Electric and magnetic fields are fundamentally the same thing. They behave slightly differently, but that's because of the lack of monopoles and consequently "magnetic current". Check out the Maxwell's laws (I'll refer to them as M1,M2,M3,M4). M1 and M2 are nearly the same, except for the zero in M2. This is because of the lack of monopoles. Similarly, M3 and M4 are nearly the same (with some extra constants floating around), except for the $J$ term in M4. This term is not there in M3 due to the lack of "magnetic current". If we discovered magnetic monopoles and magnetic current, the forms of the equations would become exactly the same.

OK. To drive in the fact that both fields are the same thing, imagine a a pair of point charges($q_1,q_2$), lying side by side. You give them both an equal and constant velocity $\vec{v}$ perpendicular to the line joining them. Now, $q_1$ is generating a magnetic field, as it is a moving charge. This magnetic field will interact with $q_2$, and push/pull it in the direction joining their common centers (To check this, imagine $q_1$ to be a wire carrying current in the direction of its motion). Our electrostatic "Coulomb force" will be $\frac{kq_1q_2}{r^2}$, as usual. Looks fine till now.

Now, you hop in your car and start following the charges. You go with the same velocity as them. Now, from your car, you see something different. You see two stationary charges, exerting a force $\frac{kq_1q_2}{r^2}$ onto each other. So what happened to the force caused by the magnetic field? After all, the net force acting on a body should be the same from any inertial, that is non-accelerating, frame (Otherwise you would disagree on their accelerations etc).

A similar scenario is when the charges at at rest, and you first measure them from rest and then you go into motion.

So here we have a bit of a paradox.

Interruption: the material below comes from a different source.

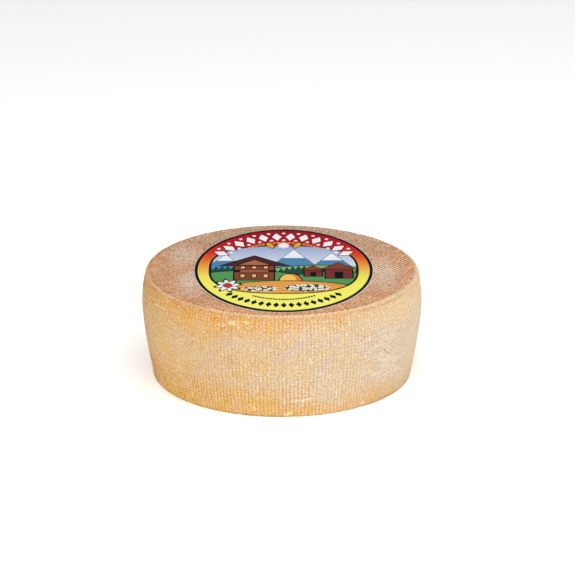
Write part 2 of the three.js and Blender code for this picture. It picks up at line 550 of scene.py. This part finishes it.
    # the threads' marks, where they are left: pits between the ribs, crests rubbed in patches
    pitWide = add("MapRange", {"Value": ribHigh, "From Min": 0.6, "From Max": 0.05})
    pitBead = add("MapRange", {"Value": beadHigh, "To Min": 1, "To Max": 0.25})
    pitPlace = add("Math", {0: pitWide, 1: pitBead}, operation="MULTIPLY")
    pitWorn = add("Math", {0: pitPlace, 1: wear}, operation="MULTIPLY")
    crestWide = add("MapRange", {"Value": ribHigh, "From Min": 0.4, "From Max": 1})
    crestBead = add("MapRange", {"Value": beadHigh, "To Min": 0.2})
    crestPatch = add("MapRange", {"Value": fine, "From Min": 0.4, "From Max": 0.64, "To Min": 0.35})
    crestWear = add("MapRange", {"Value": wear, "To Min": 0.2})
    pale, dark = look["threadLight"]
    sideLight = crestWide
    for share in (crestBead, crestPatch, crestWear, pale):
        sideLight = add("Math", {0: sideLight, 1: share}, operation="MULTIPLY")
    # painted shade in the pits just above the cut, where the rind meets the table
    pitDeep = add("Math", {0: pitWide, 1: 0.6, 2: 0.4}, operation="MULTIPLY_ADD")
    cutPitShaded = add("Math", {0: drift["cutPitShade"], 1: pitDeep}, operation="MULTIPLY")
    pitsAndCutShade = add("Math", {0: pitWorn, 1: cutPitShaded}, operation="MAXIMUM")
    sideMarks = add("Math", {0: pitsAndCutShade, 1: -dark, 2: sideLight}, operation="MULTIPLY_ADD")

    # scuffs and scratches, each a long thin patch between two ends
    scuffBreak = add("MapRange", {"Value": fine, "From Min": 0.3, "From Max": 0.48})
    for marks, tone in ((stripes, "lilac"), (scuffs, "chalk"), (scratches, "scratch")):
        ovals = []
        for start, end, halfWidth, strength in marks:
            ends = [Vector((math.radians(b) * wheelForm["widestRadius"], z)) for b, z in (start, end)]
            reach = ends[1] - ends[0]
            ovals.append(((ends[0] + ends[1]) / 2, (reach.length / 2 + halfWidth, halfWidth),
                          math.atan2(reach.y, reach.x), strength))
        marked = addOvals(add, unrolled, ovals, markFade, "LINEAR")
        share = add("Math", {0: marked, 1: scuffBreak}, operation="MULTIPLY")
        side = add("Mix", {"Factor": share, "A": side, "B": look[tone]}, data_type="RGBA")

    # the top: brown, more orange towards the rim, olive at the back, with a pale haze by the label
    outward = add("MapRange", {"Value": fromRim, "From Min": -12, "From Max": -1})
    outwardSpread = add("Math", {0: patchField, 1: 1.6, 2: outward}, operation="MULTIPLY_ADD")
    orangeField = add("MapRange", {"Value": outwardSpread, "From Min": 1.45, "From Max": 2.15},
                      interpolation_type="SMOOTHSTEP")
    orangeShare = add("Math", {0: orangeField, 1: drift["topOrange"]}, operation="MULTIPLY")
    topRosyShare = add("MapRange", {"Value": blotch, "From Min": 0.45, "From Max": 0.65, "To Max": 0.6})
    flat = add("VectorMath", {0: place, 1: (1, 1, 0)}, operation="MULTIPLY")
    hazy = addOvals(add, flat, [(*oval, 0, 1) for oval in hazyPlaces], softFade, "SMOOTHSTEP")
    hazePatch = add("MapRange", {"Value": medium, "From Min": 0.3, "From Max": 0.6, "To Min": 0.45})
    hazeShare = add("Math", {0: hazy, 1: hazePatch}, operation="MULTIPLY")
    top = look["topBrown"]
    for share, tone in ((orangeShare, "topOrange"), (topRosyShare, "topRosy"),
                        (drift["topOlive"], "topOlive"), (hazeShare, "topHaze")):
        top = add("Mix", {"Factor": share, "A": top, "B": look[tone]}, data_type="RGBA")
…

It's solved pretty easily when you consider the (intentional) flaw in my argument. The Coulomb force only works in electro*static* conditions. Its a tiny bit less/more when the charges are in apparent motion, which recompensates for the magnetic field.

Thus, from one frame (the car), you see two charges at rest, attracting each other electrostatically. Thus you only see an electric field (As you can play about with a third charge in your car, and you will only notice electric effects). From the ground, you calculate two types of attractions, and you can measure two types of fields. One can say that the electric field changed form into the magnetic field. Or you could say the opposite (depending on where you made your measurements first).

So what does this entail? Electric and magnetic fields are the actually the same thing, and they change form whenever you go in relative motion. Note that there is no preferred reference frame for relative motion; so one cannot choose the frame with only the electric field and say "this frame has only $\vec{E}$, ergo $\vec{E}$ is fundamental and $\vec{B}$ is just a side effect.

Another way of looking at the way light propagates. A light wave travels mutually perpendicular with oscillating electric and magnetic fields. Since E/M fields are transmitted/mediated by light (the E/M interaction is due to exchange of photons), this is a good place to visualise it. From this, one can see more clearly how they are equivalent, there is no way to pick one field over the other here; they both have similar characteristics with respect to the light wave.

About your second question involving computer simulations: Well, it depends upon the simulation. If you only use the Coulombic electrostatic force, you should have no problem as long as you neglect magnetic fields, and the particles have uniformish velocity. There will still be aberrations because you are not considering relativity (relativity can be partially deduced from inconsistencies in these equations). Really, it depends upon the accuracy of the simulation, as when dealing with charges only (no currents), the force due to magnetic fields is $\approx c^2$ times smaller than the electric field. If the particles accelerate, then we have the added issue of transmission of fields, as changes to the position of the particle propagate (at the speed of light, not instantaneously) to the field nearby. This is where the different electric field from moving charges comes from. Play with the velocity slider here to see how the field changes. Basically, if a point is at a distance r from a charge, the field at that point will be $\frac{kq_1q_2}{r^2}$ after $\frac{r}{c}$ seconds.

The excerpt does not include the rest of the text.